Тут Анна Андреевна и пожаловала мне орден «Славы» первой степени.

– Так думали все умные люди нашего поколения, – со скромной гордостью сказала она.

Сурков не звонит. Это превращается в наваждение, в кошмар. Между тем известно, что в плане «Советского писателя» книга Ахматовой держится прочно. Быть может, ее собираются выпустить без участия автора? И это возможно. Все возможно. Анна Андреевна думает, что надежда была ложная и снова всему конец. «И хорошо, и отлично», – говорит она.

Я спросила, не стоит ли позвонить Суркову самой? Ну, не ей самой, но, скажем, я могу позвонить от ее имени.

– За 68 лет своей жизни, – сказала Анна Андреевна, – я заметила, что самой звонить бесполезно. Пока у них не сварится, они все равно ничего не скажут.


1 августа 5 6 На днях вечером у меня была Анна Андреевна.

Сурков не звонил. Она подчеркивает, что ей это решительно все равно. Между тем, книга ее твердо стоит в плане, а имя, без эпитета «блудница», упоминается чуть ли не в каждом номере «Литературной газеты».

За чем же дело стало?


3 августа 56 С утра звонок: Анна Андреевна просит отвезти ее в Переделкино.

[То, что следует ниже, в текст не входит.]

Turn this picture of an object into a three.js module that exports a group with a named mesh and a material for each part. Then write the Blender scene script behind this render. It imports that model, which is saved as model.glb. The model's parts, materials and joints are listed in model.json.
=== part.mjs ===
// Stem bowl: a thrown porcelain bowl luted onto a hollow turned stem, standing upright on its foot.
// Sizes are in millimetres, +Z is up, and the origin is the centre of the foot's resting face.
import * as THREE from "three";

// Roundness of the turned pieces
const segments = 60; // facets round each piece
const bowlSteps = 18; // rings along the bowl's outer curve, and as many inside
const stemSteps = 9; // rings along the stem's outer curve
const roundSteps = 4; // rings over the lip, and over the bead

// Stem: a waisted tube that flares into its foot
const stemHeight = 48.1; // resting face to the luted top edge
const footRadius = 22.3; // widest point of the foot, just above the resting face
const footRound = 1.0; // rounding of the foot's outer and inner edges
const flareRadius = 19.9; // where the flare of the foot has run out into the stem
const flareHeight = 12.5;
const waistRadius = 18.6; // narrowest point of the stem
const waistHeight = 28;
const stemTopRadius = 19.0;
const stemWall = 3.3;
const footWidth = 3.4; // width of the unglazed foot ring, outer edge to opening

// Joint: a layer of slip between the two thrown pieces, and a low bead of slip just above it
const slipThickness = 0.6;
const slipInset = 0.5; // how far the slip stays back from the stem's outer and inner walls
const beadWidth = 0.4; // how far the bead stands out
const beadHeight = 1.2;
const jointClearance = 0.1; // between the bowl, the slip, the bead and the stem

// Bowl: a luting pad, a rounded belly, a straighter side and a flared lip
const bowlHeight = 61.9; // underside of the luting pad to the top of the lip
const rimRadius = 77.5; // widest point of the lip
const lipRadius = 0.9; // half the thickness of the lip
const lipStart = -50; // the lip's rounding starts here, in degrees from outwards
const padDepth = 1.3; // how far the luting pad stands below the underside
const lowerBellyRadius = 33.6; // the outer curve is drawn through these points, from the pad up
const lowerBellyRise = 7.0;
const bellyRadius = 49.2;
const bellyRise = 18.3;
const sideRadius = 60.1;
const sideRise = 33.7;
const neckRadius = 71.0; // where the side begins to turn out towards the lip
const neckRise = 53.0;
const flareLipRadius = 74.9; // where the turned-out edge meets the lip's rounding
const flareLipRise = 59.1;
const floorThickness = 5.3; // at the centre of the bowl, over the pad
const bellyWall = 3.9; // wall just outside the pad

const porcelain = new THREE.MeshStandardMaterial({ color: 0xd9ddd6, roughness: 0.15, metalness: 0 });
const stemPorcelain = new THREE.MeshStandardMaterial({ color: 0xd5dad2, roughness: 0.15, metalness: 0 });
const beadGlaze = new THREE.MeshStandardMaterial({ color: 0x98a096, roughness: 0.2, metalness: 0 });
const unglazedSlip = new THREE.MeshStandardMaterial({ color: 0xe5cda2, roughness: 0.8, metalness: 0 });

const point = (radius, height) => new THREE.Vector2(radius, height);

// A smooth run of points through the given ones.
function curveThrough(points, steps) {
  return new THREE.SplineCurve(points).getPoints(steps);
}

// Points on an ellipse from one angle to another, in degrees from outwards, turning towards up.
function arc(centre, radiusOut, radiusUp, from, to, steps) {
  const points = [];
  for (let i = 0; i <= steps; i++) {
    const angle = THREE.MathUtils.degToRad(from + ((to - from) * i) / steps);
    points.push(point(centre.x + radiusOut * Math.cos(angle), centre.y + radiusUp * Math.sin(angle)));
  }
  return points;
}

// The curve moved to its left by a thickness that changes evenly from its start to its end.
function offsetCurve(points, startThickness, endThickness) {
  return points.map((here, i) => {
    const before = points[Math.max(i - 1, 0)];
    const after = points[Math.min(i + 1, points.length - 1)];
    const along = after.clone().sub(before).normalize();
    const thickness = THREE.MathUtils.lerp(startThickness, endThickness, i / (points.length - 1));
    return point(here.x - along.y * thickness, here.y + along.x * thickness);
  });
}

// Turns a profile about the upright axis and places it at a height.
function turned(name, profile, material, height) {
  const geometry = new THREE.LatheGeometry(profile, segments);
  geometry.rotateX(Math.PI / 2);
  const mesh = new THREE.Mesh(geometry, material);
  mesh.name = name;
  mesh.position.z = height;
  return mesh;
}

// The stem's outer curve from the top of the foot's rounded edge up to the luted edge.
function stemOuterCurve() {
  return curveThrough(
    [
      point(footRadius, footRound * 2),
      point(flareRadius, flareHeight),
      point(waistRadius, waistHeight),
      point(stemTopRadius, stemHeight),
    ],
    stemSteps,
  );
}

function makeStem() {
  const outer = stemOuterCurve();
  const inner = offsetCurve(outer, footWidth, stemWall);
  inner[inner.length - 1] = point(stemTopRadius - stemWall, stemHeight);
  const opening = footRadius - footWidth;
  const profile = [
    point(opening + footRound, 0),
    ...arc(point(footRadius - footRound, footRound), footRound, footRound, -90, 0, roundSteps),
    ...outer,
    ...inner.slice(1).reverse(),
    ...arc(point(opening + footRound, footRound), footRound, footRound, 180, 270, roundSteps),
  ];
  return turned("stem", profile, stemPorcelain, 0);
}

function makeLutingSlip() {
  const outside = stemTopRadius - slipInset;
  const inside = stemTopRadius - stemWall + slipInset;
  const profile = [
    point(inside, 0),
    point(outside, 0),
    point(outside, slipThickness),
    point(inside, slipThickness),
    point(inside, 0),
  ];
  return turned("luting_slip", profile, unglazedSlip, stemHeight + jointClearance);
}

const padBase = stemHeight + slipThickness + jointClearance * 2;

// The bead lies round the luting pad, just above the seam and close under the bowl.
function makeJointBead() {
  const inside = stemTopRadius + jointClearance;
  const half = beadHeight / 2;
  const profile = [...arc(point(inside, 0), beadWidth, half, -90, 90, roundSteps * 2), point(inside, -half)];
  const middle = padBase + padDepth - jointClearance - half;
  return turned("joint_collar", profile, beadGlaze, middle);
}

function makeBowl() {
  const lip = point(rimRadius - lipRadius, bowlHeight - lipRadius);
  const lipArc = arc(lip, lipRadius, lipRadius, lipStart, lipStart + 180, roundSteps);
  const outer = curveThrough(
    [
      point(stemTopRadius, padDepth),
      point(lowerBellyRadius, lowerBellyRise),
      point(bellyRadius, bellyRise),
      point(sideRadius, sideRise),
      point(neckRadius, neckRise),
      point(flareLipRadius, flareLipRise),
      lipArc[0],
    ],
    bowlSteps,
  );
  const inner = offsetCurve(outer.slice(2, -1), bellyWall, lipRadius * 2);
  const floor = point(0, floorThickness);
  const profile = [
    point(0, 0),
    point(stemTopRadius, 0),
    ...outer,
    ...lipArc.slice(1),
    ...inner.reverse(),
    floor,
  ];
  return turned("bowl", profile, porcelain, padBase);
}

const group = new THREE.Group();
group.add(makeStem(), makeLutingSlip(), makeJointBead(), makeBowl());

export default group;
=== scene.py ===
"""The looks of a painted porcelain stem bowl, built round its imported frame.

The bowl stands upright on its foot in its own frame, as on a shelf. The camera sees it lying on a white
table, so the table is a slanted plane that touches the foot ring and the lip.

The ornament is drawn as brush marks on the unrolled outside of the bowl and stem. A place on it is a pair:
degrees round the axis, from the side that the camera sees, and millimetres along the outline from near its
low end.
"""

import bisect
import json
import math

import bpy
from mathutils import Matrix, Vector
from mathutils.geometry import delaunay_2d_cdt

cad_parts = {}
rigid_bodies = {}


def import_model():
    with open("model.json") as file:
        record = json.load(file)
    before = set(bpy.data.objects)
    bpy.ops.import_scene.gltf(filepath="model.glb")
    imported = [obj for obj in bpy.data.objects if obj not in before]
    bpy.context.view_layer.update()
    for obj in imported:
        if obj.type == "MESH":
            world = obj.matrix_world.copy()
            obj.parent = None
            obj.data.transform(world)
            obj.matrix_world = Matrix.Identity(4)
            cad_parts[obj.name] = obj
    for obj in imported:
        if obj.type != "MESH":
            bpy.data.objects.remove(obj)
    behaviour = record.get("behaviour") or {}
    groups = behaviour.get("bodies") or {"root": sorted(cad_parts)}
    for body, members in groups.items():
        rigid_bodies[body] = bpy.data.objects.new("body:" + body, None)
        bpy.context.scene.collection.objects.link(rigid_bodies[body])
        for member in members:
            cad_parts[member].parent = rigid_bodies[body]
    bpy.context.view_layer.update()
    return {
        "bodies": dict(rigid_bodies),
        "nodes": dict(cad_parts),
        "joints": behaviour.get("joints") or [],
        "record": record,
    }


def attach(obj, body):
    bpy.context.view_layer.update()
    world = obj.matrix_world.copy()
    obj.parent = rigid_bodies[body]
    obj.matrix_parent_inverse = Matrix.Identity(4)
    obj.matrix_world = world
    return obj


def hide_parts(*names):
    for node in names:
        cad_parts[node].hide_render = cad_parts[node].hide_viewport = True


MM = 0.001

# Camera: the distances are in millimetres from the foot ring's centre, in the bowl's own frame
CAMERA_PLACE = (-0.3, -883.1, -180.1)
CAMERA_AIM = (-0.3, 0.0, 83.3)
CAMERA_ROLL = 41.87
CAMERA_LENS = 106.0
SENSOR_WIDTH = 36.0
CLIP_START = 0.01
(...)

Трудная это, признаться, была для меня поездка. Я не выспалась, и как со мною при малейшем недосыпе бывает всегда: болят ноги, звуков не выношу, людей – еще менее. Словно у меня где-то внутри содрана кожа, и каждый звук задевает рану.

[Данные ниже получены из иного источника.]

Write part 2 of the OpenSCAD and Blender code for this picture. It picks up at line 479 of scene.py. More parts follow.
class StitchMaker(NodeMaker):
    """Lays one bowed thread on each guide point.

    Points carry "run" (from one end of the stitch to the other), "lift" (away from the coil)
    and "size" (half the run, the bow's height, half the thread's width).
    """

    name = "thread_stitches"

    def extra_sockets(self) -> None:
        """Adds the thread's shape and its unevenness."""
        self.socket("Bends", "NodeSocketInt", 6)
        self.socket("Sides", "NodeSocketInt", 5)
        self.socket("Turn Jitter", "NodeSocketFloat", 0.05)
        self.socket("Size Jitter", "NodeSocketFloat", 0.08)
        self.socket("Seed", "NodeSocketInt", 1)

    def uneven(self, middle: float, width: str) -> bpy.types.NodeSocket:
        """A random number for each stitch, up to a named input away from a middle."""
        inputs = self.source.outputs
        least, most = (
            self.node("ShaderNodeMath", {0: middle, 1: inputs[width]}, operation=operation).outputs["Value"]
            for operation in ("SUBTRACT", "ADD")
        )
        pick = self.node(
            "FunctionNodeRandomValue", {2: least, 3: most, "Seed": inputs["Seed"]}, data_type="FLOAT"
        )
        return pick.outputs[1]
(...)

Машины у Корнея Ивановича сегодня нет. Я заехала за Анной Андреевной в такси и предупредила ее: возвращаться будем поездом, а до вокзала полтора километра, и часть пути в гору. По силам ли ей это?

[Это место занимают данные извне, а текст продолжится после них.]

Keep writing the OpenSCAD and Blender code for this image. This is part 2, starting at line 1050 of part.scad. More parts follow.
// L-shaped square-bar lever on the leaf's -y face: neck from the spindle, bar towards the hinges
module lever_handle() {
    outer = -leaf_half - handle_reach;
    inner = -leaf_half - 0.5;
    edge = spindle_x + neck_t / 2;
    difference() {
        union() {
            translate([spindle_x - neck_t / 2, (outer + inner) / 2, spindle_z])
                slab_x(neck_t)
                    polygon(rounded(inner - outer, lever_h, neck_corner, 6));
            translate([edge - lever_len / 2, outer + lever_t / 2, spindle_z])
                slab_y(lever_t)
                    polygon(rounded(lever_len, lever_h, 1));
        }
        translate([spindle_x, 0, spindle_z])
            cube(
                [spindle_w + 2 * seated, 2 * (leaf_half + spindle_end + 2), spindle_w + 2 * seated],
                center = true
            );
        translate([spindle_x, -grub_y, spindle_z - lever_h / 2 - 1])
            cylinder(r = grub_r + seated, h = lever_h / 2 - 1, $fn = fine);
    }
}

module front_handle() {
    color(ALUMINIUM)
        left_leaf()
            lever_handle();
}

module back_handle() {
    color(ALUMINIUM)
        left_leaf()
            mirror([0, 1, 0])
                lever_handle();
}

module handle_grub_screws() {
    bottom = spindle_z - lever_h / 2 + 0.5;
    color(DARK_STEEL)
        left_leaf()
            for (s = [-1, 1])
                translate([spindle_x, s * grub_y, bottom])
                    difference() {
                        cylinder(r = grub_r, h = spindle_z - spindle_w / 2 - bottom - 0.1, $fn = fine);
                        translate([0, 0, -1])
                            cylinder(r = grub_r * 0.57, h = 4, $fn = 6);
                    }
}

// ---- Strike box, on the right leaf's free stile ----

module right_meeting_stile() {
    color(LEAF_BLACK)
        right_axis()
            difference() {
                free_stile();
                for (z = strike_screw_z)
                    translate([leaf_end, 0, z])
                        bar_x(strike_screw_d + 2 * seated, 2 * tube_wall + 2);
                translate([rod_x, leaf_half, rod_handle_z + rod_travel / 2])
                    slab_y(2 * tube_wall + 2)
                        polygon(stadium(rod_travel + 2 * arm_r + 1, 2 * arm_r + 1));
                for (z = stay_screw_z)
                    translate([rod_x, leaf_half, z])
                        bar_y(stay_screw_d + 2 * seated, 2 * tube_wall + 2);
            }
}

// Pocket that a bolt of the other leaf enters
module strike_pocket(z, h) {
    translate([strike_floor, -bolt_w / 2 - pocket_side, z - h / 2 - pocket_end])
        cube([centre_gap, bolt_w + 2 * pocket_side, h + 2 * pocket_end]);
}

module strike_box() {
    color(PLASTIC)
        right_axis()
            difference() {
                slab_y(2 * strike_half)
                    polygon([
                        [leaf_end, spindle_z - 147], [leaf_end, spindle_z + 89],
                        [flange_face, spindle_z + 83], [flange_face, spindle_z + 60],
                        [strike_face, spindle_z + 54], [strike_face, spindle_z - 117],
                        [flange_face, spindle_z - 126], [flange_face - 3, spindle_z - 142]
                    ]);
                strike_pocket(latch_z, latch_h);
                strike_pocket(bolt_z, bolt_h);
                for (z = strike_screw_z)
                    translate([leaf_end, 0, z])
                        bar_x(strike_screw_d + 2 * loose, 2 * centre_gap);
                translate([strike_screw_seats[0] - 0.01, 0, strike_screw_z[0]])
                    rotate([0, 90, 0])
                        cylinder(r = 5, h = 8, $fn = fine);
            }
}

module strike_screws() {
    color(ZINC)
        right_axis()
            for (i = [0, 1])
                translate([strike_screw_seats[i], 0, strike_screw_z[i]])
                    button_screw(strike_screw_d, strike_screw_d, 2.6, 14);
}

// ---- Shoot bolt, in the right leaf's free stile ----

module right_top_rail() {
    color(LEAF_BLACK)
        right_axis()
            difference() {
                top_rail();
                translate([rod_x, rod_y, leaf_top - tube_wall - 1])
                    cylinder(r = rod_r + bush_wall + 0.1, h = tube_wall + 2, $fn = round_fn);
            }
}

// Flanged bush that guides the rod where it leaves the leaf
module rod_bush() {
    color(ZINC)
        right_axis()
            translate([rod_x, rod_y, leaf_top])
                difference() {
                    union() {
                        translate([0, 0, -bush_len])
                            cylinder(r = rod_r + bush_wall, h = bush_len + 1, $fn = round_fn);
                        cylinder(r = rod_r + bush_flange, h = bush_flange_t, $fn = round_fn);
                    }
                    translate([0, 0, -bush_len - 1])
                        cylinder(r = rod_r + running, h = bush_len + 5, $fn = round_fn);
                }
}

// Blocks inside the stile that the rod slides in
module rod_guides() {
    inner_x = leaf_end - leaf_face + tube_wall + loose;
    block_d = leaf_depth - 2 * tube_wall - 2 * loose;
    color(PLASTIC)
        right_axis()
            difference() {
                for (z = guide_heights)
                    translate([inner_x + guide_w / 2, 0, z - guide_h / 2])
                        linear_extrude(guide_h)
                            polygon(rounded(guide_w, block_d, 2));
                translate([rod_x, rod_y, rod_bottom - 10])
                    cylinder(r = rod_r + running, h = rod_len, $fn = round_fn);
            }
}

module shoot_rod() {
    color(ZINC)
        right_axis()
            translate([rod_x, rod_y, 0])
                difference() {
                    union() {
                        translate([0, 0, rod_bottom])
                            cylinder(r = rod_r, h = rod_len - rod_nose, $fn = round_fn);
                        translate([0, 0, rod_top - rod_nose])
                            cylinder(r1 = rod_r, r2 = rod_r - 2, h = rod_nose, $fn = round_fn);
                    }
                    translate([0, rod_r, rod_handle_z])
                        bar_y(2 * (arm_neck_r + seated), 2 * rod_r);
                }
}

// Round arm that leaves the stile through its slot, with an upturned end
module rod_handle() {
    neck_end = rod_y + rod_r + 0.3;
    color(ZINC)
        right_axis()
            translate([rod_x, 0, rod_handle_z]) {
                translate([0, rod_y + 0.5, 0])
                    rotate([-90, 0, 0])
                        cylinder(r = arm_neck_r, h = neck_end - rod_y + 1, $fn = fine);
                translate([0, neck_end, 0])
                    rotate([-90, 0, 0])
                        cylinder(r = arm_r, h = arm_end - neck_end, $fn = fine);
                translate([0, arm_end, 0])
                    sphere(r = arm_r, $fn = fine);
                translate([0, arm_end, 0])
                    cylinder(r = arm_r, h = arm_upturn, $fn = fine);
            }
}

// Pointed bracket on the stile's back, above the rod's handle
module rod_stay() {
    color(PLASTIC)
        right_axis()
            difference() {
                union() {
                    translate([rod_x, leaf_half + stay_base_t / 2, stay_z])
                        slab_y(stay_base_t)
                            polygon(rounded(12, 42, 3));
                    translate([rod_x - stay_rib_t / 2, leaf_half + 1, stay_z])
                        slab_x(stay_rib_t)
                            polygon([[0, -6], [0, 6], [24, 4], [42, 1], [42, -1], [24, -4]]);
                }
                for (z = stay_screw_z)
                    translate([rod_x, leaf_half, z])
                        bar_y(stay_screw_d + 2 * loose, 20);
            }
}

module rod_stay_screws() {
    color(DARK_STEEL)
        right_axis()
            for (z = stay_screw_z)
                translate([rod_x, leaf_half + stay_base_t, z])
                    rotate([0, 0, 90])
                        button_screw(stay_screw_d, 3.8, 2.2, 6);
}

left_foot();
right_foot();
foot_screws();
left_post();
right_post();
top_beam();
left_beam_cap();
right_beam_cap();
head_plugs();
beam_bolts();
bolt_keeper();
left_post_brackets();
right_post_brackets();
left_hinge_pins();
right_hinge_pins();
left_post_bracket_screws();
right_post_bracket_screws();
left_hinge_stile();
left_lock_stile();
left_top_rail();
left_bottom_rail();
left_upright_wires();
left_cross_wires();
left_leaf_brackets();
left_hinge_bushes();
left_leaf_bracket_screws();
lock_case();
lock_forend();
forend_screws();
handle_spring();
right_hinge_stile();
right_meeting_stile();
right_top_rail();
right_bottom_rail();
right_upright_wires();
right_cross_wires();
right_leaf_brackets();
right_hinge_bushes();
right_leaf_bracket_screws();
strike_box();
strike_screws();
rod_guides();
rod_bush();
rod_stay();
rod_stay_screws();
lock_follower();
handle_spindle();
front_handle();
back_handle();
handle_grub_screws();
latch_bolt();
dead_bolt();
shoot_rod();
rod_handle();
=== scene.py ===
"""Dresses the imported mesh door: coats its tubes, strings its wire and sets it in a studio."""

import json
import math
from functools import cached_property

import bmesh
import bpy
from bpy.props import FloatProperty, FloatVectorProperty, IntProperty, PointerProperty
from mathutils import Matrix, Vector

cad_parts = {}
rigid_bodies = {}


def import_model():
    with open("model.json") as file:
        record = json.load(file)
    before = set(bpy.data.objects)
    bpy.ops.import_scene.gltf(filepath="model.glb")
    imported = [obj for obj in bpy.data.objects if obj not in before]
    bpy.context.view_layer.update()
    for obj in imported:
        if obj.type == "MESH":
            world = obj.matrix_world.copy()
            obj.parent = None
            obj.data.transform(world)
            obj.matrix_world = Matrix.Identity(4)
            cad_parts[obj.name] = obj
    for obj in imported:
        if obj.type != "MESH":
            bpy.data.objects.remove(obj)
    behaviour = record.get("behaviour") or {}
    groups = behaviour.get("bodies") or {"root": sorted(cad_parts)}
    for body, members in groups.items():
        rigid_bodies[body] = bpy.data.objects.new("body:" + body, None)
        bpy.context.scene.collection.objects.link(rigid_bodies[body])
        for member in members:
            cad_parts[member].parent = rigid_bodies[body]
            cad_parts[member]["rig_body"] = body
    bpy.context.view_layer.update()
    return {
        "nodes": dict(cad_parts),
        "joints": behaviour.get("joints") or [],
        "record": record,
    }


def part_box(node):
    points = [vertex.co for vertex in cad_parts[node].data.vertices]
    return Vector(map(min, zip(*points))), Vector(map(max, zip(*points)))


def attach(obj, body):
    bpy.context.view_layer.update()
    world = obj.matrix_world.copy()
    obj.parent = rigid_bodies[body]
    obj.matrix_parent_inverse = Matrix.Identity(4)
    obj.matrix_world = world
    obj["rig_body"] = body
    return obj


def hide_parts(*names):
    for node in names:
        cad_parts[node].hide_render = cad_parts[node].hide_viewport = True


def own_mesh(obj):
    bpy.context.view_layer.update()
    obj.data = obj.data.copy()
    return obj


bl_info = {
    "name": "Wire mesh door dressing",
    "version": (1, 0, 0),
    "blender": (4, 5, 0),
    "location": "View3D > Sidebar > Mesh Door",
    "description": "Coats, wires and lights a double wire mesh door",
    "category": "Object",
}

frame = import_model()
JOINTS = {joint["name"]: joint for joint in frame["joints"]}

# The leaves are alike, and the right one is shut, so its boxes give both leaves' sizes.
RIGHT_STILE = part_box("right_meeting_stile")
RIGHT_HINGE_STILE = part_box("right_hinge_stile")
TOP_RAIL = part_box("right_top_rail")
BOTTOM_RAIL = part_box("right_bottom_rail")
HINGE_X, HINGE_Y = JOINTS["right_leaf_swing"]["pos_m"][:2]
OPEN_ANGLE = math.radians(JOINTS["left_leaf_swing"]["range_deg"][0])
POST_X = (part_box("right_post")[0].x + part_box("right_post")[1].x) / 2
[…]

Она сказала, что это ее ничуть не пугает. Цель поездки: добыть для Эммы Григорьевны рекомендацию в Литфонд. Сначала мы заехали к Корнею Ивановичу.

Он удивился: «Как? всего только в Литфонд? А я думал – в Академию Наук». От него к Федину в сопровождении Веры Александровны, которую Анна Андреевна по старой дружбе именует Вивой106. Калитка оказалась заперта; мы позвонили; нам довольно быстро открыла домработница или сторожиха, хмурая, без улыбки. Анна Андреевна отправилась одна, а мы с Верой Александровной обещали зайти за ней минут через сорок. В условленное время мы снова подошли к той же калитке. Звоним – никого. Стучим – никакого толка. Кричим – нет ответа. Трясем калитку, колотимся в забор – не поддается. Осатанев от собственных криков и стуков, я начала бросать камешки через забор. Все напрасно, сторожиха, по-видимому, отлучилась, и в доме, за таким высоким забором, ничего не слышно. Нас выручила Наталья Константиновна Тренева: она милосердно проводила нас через свой участок, смежный с Фединским, к какой-то тайной калитке107. Мы вошли в сад. Двери дома отворены. По нарядной, уставленной цветами лестнице я поднялась наверх, в кабинет Константина Александровича. Деловой разговор, по-видимому, был уже окончен; хозяин и гостья на прощание обменивались любезностями.

– Как легко и приятно быть у вас просительницей, – говорила Ахматова.

– Помилуйте, Анна Андреевна, вы рождены повелевать, а не просить, – галантно отвечал Федин.

Это было немного смешно: будто они танцуют менуэт и делают друг другу реверансы.

Ужинать я повела Анну Андреевну к нам. Шла она веселая, довольная: Федин не только обещал все устроить для Эммы, но к тому же подтвердил, что вопрос о книге решен положительно. Пришли мы к Кор нею Ивановичу – у него Бонди. Читает и комментирует письмо Осиповой к Александру Ивановичу Тургеневу. Все слушали, любезно и с интересом, а у меня от напряжения проступал на лбу пот.

Поужинали. Корней Иванович написал для Эммы Григорьевны то, что надо. Пошли на вокзал. Сергей Михайлович оживленно рассказывал Анне Андреевне что-то о «Золотом Петушке», но я не понимала ни слова и только мучилась: нервный, громкий голос. Мне даже идти было легче, чем слушать и понимать. Не успели мы сделать по шоссе и двадцати шагов, как Анна Андреевна с упреком стала спрашивать меня, скоро ли вокзал? В городе она храбрилась, а тут, видно, силы ее иссякли. Раздраженно, требовательно спрашивала: «скоро ли?» и «почему мы так долго не приходим?» и «где же вокзал?» Я ответила резко: «до вокзала еще километр и притом в гору»… Теперь мне стыдно вспомнить, как я огрызнулась: ей-то ведь идти наверное было труднее, чем мне.